What Basil does not do is beat Mela on the beauty of the reading view, or Paprika on the depth of fifteen years of organizational features, or Samsung Food on the size of a community library. It is not trying to. It is trying to be the one app you have open when dinner is happening, and on that narrow but consequential test, in 2026, I think it is the most complete answer in the category.
§ VIII.Who each is for
Paprika is for the organizer who has been at this for a decade and trusts what they trust. Whisk — Samsung Food — is for the cook who likes a feed, and likes finding new recipes by scrolling. Mela is for the reader, the Sunday-morning person, the one whose phone is also a magazine. Crouton is for the minimalist who would like one beautiful object on the counter. Apple Notes is for the cook who keeps three recipes and means it.
Basil is for the rest of us — the cook who imports from everywhere, plans across the week, shops on Saturday, cooks on Tuesday, and would like the same library to hold all of it without asking for a credit card.

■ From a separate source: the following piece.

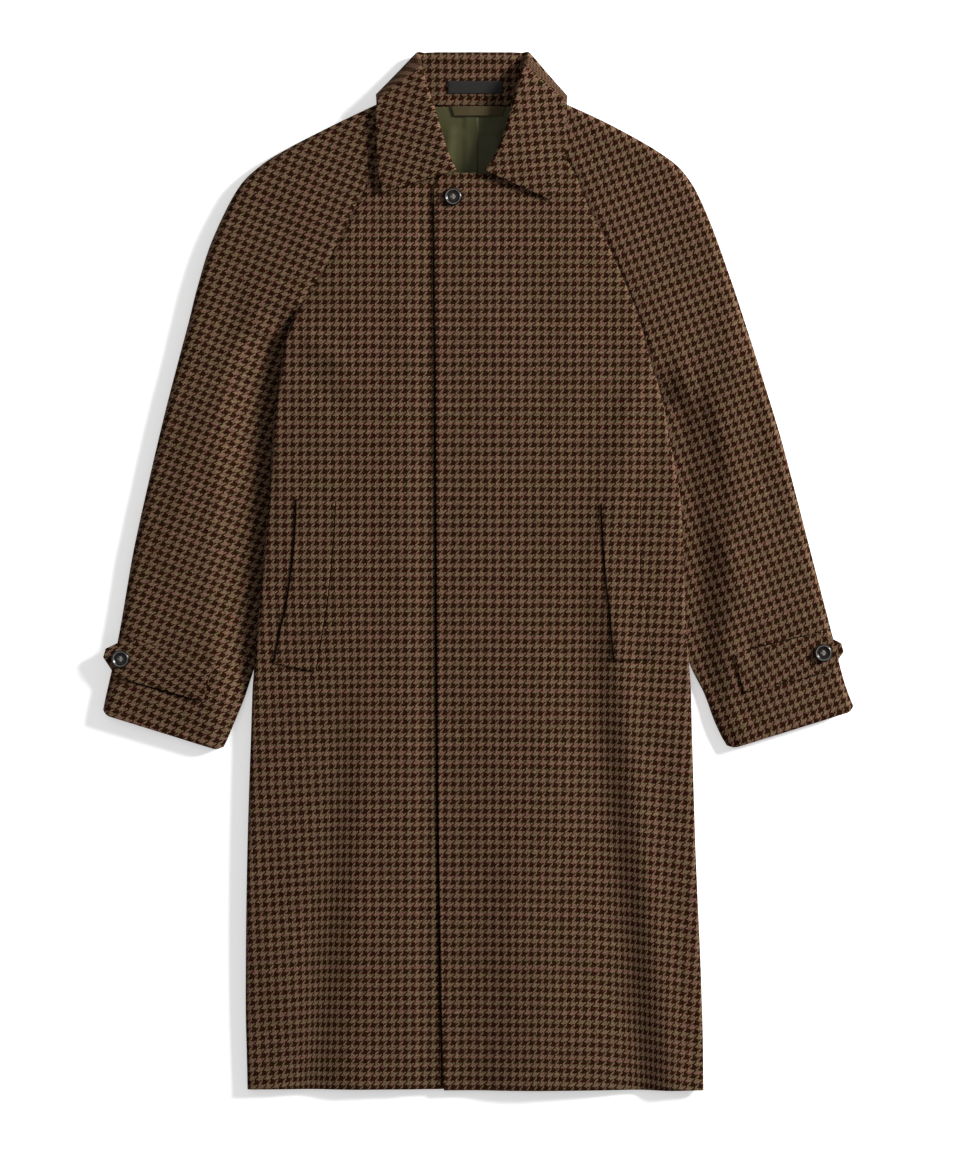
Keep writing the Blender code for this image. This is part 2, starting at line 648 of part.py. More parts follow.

The cauliflower recipe should not require a search across four apps. The hand goes for the phone the way it goes for the salt. It should know where it is going.
The question, in the end, is not which app is best. The question is which app is yours. Six apps, on one phone, on a Wednesday in March. None of them, alone, the complete kitchen. One of them, more often than not, the place dinner happens. That is the only test that matters.